* START Information shown *
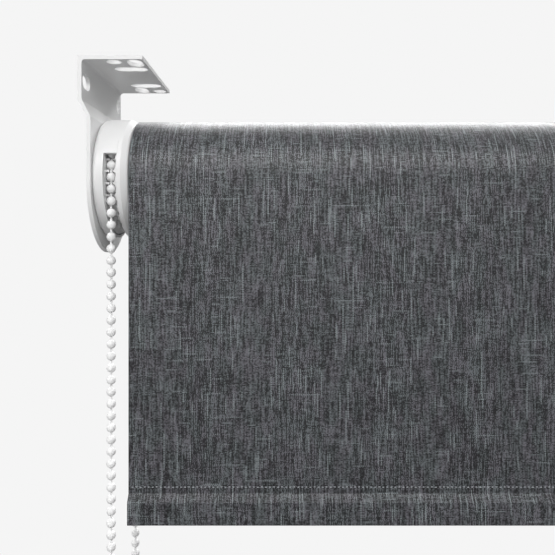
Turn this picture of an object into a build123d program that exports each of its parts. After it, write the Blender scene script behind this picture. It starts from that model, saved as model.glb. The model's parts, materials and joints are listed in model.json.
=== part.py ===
"""Chain-operated roller blind, hung from two pressed-steel end brackets. All sizes in millimetres.

+Z is up, +X runs along the roller from the chain end to the idle end, and the room side faces -Y.
The origin is the centre of the ceiling screw pattern, on the top face of the two bracket flanges.
"""

import os
from math import cos, degrees, pi, radians, sin, tan

from build123d import *

# Cloth and roller
cloth_width = 600.0
cloth_thick = 0.5
roll_radius = 30.0
tube_radius = 25.0
tube_wall = 1.5
key_height = 1.4
key_width = 3.0
strip_width = 15.0
strip_thick = 0.2

# Brackets, folded from one thickness of sheet
sheet = 2.0
bend_radius = 1.7
bracket_depth = 74.0
flange_reach = 30.0
joggle = 4.4
joggle_top_z = -21.6
joggle_bottom_z = -30.0
end_centre_z = -61.3
hole_width = 7.5
screw_slot_length = 17.2
screw_slot_y = 18.0
screw_slot_reach = 19.9
round_hole_y = 31.8
round_hole_shift = 5.3
cross_slot_y = 29.4
cross_slot_shift = 5.0
cross_slot_length = 12.4
side_hole_z = -11.7
side_slot_y = -29.4
side_slot_length = 12.0
side_round_y = 31.0

# Roller axis, and the gaps between the cloth's edges and the brackets
axis_y = -4.5
axis_z = -58.4
chain_gap = 18.3
idle_gap = 11.0
cloth_left = -(cloth_width - (chain_gap - idle_gap)) / 2
cloth_right = cloth_left + cloth_width
chain_plate_x = cloth_left - chain_gap
idle_plate_x = cloth_right + idle_gap

# Bead chain and the wheel that it runs over
bead_pitch = 6.0
bead_radius = 2.3
link_radius = 0.55
wheel_beads = 27
chain_offset = 8.4
pocket_angle = 360 / wheel_beads
chain_radius = bead_pitch / (2 * sin(radians(pocket_angle / 2)))
front_bead_drop = 1.0
rear_bead_drop = 2.0
chain_x = chain_plate_x + chain_offset
front_y = axis_y - chain_radius
rear_y = axis_y + chain_radius

# Chain guard
guard_radius = 31.8
guard_wall = 1.5
guard_start = 0.0
guard_end = 17.7
window_start = 5.7
window_end = 12.3
window_rise_angle = 19.5

# Clutch
core_radius = 9.0
core_length = 60.0
running_fit = 0.05
loose_fit = 0.1

# Hem, with its wedge-topped bar
cloth_gap = 0.3
hem_stitch_z = -213.1
hem_slope_z = -216.2
hem_crease_z = -219.7
hem_bottom_z = -231.2
hem_thick = 6.3
hem_top_z = -211.1
bar_clearance = 0.1
bar_wall = 1.0
bar_end_inset = 2.0
cloth_y = axis_y - roll_radius - cloth_gap - cloth_thick / 2


def chain_side(distance):
    """Plane square to the roller, centred on its axis, this far inboard of the chain bracket."""
    return Plane(origin=(chain_plate_x + distance, axis_y, axis_z), x_dir=(0, 1, 0), z_dir=(1, 0, 0))


def idle_side(distance):
    """The same on the idle bracket, with the plane's normal towards the roller."""
    return Plane(origin=(idle_plate_x - distance, axis_y, axis_z), x_dir=(0, 1, 0), z_dir=(-1, 0, 0))


def disc(plane, radius, length, mode=Mode.ADD):
    """Adds or removes a round disc that starts on the plane and grows along its normal."""
    with BuildSketch(plane) as outline:
        Circle(radius)
    extrude(outline.sketch, amount=length, mode=mode)


def keys(plane, inner, outer, width, length, count, mode=Mode.ADD):
    """Straight keys along the roller, spaced evenly round the axis from one radius to another."""
    with BuildSketch(plane) as outline:
        with PolarLocations((inner + outer) / 2, count):
            Rectangle(outer - inner, width)
    extrude(outline.sketch, amount=length, mode=mode)


def sector(radius, start_angle, end_angle):
    """Wedge of a disc in the current sketch, to cut or keep part of a ring."""
    with BuildLine() as outline:
        arc = CenterArc((0, 0), radius, start_angle, end_angle - start_angle)
        Line((0, 0), arc @ 0)
        Line(arc @ 1, (0, 0))
    make_face(outline.edges())


def finish(built, name):
    """Names a finished piece and writes its STEP file."""
    built.part.label = name
    export_step(built.part, f"parts/{name}.step")


os.makedirs("parts", exist_ok=True)


# ---- End brackets: a ceiling flange folded from a joggled side plate with a round end ----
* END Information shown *
◆ Set task
Quote the listing word for word from its first line through the line in which "strip_thick = 0.2" appears.

◆ The output
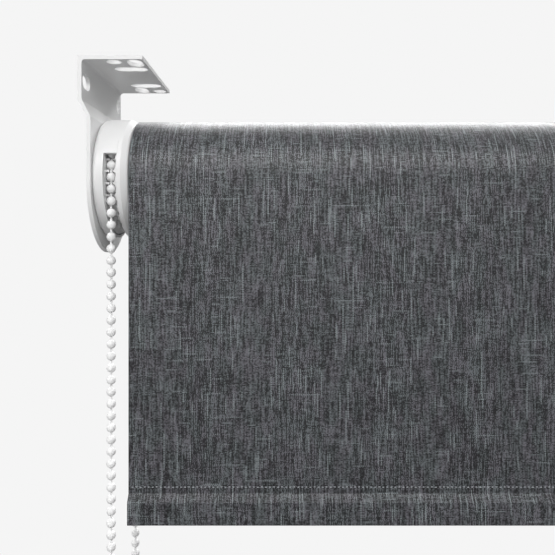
Turn this picture of an object into a build123d program that exports each of its parts. After it, write the Blender scene script behind this picture. It starts from that model, saved as model.glb. The model's parts, materials and joints are listed in model.json.
=== part.py ===
"""Chain-operated roller blind, hung from two pressed-steel end brackets. All sizes in millimetres.

+Z is up, +X runs along the roller from the chain end to the idle end, and the room side faces -Y.
The origin is the centre of the ceiling screw pattern, on the top face of the two bracket flanges.
"""

import os
from math import cos, degrees, pi, radians, sin, tan

from build123d import *

# Cloth and roller
cloth_width = 600.0
cloth_thick = 0.5
roll_radius = 30.0
tube_radius = 25.0
tube_wall = 1.5
key_height = 1.4
key_width = 3.0
strip_width = 15.0
strip_thick = 0.2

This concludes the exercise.